[PROBLEM TO WORK ON]: Reproduce the top of the data verbatim, through and including the line that contains "record = json.load(file)".

[TASK INPUTS]:
* * * * * * *

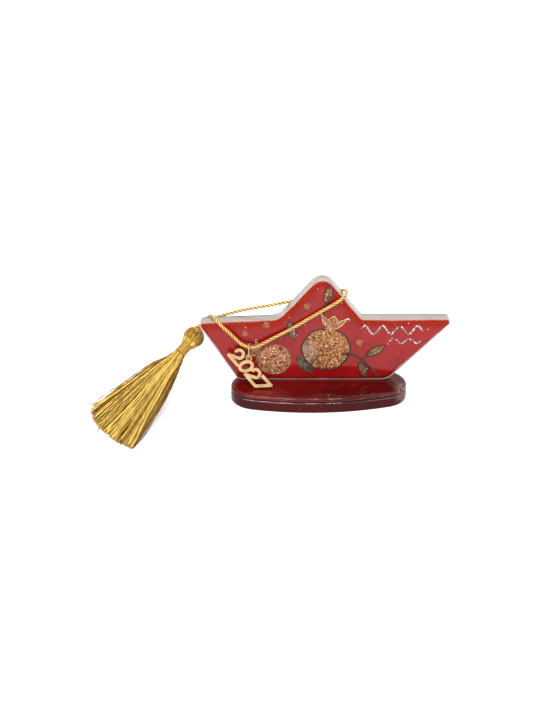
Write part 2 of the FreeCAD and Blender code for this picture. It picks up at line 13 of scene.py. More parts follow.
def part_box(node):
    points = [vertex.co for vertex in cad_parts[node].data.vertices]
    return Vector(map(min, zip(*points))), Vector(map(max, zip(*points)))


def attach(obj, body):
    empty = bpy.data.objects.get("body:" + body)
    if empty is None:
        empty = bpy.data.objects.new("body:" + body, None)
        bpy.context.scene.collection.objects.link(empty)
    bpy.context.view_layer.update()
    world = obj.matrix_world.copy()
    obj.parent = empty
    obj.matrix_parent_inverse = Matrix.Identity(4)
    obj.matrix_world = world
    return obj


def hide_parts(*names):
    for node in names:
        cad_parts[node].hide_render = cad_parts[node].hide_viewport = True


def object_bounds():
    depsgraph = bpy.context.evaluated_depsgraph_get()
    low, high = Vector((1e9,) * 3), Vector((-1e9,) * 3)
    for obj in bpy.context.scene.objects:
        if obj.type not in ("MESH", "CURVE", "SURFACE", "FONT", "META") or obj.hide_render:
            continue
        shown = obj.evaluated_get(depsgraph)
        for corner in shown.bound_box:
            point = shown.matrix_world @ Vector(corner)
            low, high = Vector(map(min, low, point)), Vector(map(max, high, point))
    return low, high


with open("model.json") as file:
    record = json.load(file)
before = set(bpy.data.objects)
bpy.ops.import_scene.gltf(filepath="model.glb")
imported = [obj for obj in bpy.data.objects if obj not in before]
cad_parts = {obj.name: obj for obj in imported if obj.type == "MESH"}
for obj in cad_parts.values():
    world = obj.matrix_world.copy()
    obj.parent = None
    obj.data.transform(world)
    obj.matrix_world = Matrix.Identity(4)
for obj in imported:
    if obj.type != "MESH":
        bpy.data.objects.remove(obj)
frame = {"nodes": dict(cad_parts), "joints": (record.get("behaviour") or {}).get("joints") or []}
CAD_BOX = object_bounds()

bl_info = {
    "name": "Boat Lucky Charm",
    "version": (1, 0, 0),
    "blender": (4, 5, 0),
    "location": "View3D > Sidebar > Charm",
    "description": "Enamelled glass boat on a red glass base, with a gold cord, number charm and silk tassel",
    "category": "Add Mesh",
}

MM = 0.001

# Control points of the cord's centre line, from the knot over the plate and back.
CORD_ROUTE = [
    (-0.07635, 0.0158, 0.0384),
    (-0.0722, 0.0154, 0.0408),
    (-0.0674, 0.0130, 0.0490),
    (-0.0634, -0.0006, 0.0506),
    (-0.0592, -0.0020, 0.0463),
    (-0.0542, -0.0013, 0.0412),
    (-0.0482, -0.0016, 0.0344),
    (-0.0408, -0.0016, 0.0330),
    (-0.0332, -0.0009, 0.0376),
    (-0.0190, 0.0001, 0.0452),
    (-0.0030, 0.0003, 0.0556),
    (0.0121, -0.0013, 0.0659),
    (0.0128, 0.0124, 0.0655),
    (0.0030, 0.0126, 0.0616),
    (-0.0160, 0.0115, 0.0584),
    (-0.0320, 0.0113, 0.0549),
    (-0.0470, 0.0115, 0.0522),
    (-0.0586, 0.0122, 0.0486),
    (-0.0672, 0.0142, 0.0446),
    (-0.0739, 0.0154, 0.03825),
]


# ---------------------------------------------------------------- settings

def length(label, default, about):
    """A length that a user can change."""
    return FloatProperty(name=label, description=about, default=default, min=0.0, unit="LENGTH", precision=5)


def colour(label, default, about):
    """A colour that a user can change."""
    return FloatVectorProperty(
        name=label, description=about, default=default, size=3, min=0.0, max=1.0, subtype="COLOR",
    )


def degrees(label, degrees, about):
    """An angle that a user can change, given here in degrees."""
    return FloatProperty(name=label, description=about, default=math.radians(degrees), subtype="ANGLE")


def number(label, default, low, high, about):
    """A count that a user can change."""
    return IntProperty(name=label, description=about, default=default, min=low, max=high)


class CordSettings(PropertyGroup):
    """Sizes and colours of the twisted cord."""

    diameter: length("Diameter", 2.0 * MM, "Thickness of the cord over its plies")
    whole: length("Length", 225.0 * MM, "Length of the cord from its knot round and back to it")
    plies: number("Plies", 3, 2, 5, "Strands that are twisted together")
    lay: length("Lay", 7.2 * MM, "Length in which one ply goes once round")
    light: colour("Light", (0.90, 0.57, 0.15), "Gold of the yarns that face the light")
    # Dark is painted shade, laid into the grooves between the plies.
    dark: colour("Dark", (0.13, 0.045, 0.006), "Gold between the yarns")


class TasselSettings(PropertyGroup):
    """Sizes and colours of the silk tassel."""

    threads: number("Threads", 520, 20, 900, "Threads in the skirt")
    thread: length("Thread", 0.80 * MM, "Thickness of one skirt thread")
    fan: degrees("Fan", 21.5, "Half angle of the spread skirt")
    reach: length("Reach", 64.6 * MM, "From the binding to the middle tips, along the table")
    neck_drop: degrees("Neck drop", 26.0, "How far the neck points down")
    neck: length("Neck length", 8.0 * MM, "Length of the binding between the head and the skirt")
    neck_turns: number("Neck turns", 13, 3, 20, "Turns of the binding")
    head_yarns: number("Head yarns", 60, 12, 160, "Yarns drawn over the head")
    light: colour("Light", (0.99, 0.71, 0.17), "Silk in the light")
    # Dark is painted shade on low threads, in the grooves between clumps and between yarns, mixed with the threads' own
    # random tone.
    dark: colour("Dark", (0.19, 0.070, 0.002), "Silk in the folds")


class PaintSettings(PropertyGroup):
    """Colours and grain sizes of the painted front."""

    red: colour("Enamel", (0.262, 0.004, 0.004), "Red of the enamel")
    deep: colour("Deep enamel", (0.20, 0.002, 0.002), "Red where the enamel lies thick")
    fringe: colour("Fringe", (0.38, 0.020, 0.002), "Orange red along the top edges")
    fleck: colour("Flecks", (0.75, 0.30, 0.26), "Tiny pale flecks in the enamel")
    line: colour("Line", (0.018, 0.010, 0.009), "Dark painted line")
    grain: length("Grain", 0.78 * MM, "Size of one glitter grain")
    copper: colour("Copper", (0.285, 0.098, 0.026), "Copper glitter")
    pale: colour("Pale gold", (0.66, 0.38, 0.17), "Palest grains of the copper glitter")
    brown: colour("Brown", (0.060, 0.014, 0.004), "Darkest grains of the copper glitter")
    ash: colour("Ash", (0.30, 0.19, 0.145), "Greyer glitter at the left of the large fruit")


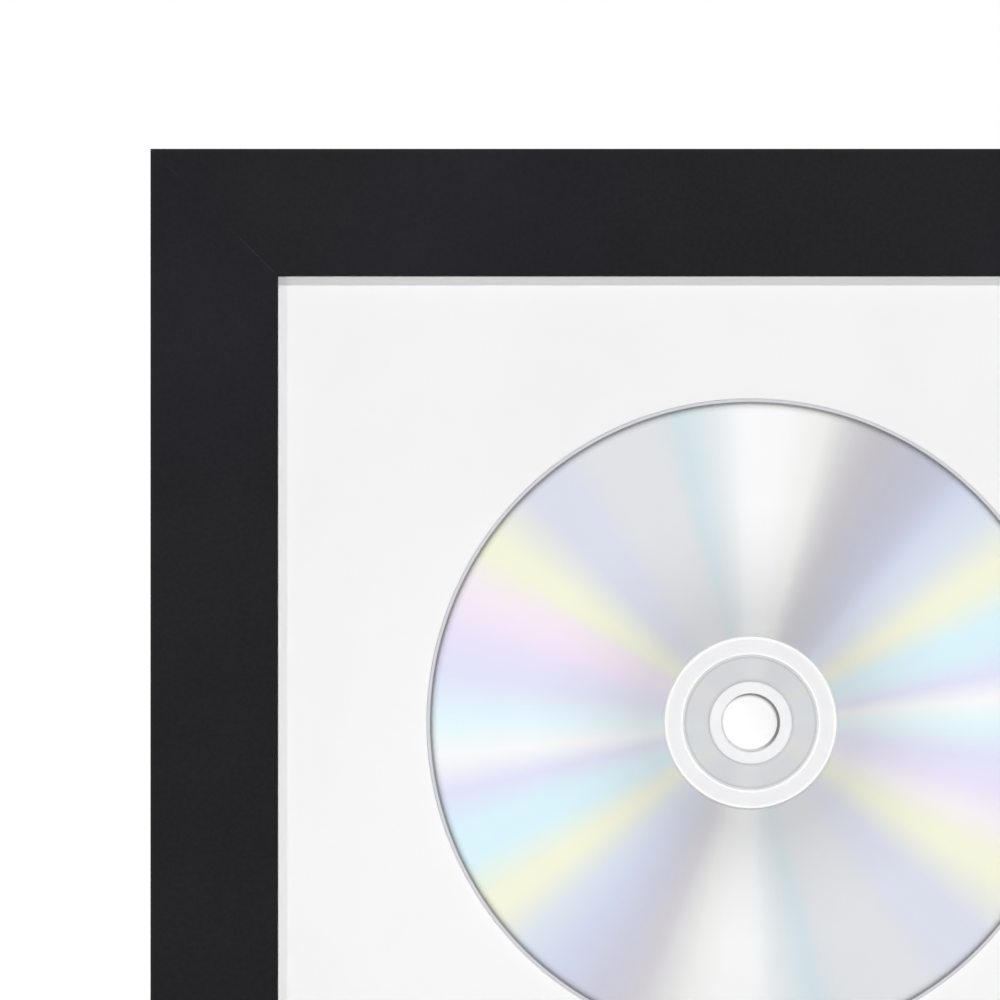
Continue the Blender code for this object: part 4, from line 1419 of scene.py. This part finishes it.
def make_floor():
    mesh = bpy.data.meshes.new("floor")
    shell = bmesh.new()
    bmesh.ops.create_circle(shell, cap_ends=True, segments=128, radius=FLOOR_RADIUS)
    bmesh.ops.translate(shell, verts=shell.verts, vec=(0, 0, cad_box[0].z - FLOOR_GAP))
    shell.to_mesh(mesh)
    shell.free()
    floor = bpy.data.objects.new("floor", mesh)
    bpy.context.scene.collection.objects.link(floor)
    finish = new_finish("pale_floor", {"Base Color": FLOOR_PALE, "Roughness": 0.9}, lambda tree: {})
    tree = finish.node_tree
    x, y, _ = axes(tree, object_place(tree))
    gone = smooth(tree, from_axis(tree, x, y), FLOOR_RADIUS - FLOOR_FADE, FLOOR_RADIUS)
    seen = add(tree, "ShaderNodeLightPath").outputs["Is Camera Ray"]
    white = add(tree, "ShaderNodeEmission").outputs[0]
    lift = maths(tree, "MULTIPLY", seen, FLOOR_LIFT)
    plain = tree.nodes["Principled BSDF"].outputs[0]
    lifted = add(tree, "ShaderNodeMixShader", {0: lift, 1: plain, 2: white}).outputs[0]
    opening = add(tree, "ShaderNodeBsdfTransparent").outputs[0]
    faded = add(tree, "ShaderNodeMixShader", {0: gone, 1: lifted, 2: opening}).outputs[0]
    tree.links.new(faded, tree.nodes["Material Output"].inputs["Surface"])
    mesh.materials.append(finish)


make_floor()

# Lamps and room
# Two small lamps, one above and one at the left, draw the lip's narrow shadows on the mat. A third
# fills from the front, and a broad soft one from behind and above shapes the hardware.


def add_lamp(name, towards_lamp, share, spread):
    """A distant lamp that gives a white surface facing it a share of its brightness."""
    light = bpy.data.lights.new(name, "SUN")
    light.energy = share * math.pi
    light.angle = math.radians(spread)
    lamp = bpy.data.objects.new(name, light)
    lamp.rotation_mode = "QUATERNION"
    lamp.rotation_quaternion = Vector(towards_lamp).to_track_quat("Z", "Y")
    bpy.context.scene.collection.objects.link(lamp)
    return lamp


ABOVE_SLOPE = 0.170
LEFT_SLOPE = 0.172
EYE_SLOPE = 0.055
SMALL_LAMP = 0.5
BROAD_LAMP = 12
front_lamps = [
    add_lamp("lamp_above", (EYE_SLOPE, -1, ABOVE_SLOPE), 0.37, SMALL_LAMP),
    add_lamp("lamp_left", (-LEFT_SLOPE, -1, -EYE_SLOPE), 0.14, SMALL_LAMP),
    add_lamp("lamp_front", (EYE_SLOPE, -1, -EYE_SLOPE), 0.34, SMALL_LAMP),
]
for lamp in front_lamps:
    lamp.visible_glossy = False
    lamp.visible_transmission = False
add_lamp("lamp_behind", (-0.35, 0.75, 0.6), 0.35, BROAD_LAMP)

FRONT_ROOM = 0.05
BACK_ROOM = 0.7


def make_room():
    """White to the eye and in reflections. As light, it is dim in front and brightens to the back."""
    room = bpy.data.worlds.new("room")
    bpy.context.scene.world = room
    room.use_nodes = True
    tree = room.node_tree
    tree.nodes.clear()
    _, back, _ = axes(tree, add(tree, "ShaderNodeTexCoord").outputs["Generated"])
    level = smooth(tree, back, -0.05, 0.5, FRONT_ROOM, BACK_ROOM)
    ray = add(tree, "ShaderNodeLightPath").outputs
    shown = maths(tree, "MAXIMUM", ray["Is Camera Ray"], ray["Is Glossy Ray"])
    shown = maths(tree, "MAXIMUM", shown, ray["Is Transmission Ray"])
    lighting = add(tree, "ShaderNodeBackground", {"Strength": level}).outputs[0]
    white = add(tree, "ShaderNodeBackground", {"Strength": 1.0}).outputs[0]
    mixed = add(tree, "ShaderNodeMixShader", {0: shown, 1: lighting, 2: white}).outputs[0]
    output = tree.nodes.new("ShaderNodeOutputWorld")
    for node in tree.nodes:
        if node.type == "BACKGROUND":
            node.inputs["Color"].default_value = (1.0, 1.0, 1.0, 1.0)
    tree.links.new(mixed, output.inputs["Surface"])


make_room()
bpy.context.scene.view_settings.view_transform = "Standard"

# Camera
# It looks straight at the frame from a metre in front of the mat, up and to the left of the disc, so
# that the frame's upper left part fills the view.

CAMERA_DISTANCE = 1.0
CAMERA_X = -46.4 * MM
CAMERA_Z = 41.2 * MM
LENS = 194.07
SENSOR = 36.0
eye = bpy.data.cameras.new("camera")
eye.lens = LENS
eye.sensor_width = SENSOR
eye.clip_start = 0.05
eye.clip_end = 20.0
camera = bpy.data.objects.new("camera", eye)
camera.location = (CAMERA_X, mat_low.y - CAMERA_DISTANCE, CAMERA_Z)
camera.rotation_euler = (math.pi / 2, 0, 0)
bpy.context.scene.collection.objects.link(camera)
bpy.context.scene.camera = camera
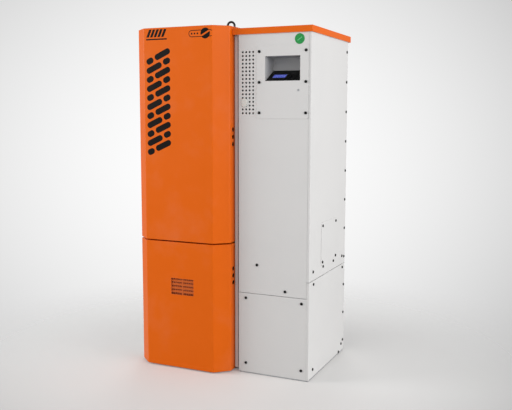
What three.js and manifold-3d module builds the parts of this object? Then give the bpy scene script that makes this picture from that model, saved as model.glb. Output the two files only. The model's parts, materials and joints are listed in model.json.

* * * * * * *

[ANSWER TO THE PROBLEM]:
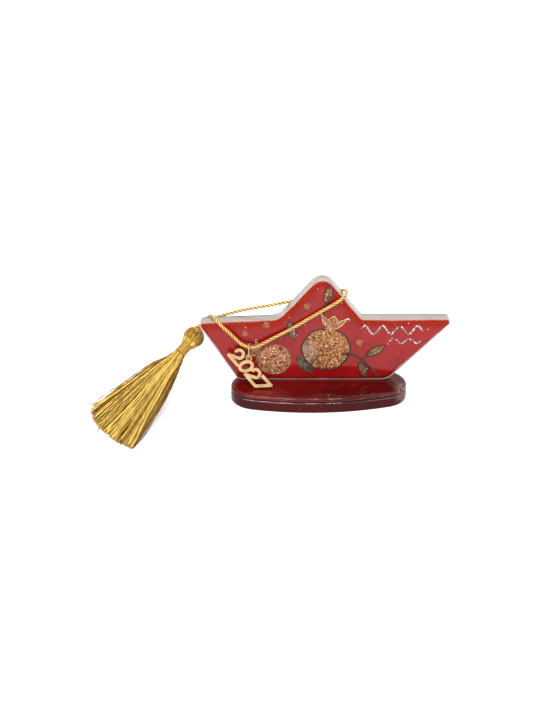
Write part 2 of the FreeCAD and Blender code for this picture. It picks up at line 13 of scene.py. More parts follow.
def part_box(node):
    points = [vertex.co for vertex in cad_parts[node].data.vertices]
    return Vector(map(min, zip(*points))), Vector(map(max, zip(*points)))


def attach(obj, body):
    empty = bpy.data.objects.get("body:" + body)
    if empty is None:
        empty = bpy.data.objects.new("body:" + body, None)
        bpy.context.scene.collection.objects.link(empty)
    bpy.context.view_layer.update()
    world = obj.matrix_world.copy()
    obj.parent = empty
    obj.matrix_parent_inverse = Matrix.Identity(4)
    obj.matrix_world = world
    return obj


def hide_parts(*names):
    for node in names:
        cad_parts[node].hide_render = cad_parts[node].hide_viewport = True


def object_bounds():
    depsgraph = bpy.context.evaluated_depsgraph_get()
    low, high = Vector((1e9,) * 3), Vector((-1e9,) * 3)
    for obj in bpy.context.scene.objects:
        if obj.type not in ("MESH", "CURVE", "SURFACE", "FONT", "META") or obj.hide_render:
            continue
        shown = obj.evaluated_get(depsgraph)
        for corner in shown.bound_box:
            point = shown.matrix_world @ Vector(corner)
            low, high = Vector(map(min, low, point)), Vector(map(max, high, point))
    return low, high


with open("model.json") as file:
    record = json.load(file)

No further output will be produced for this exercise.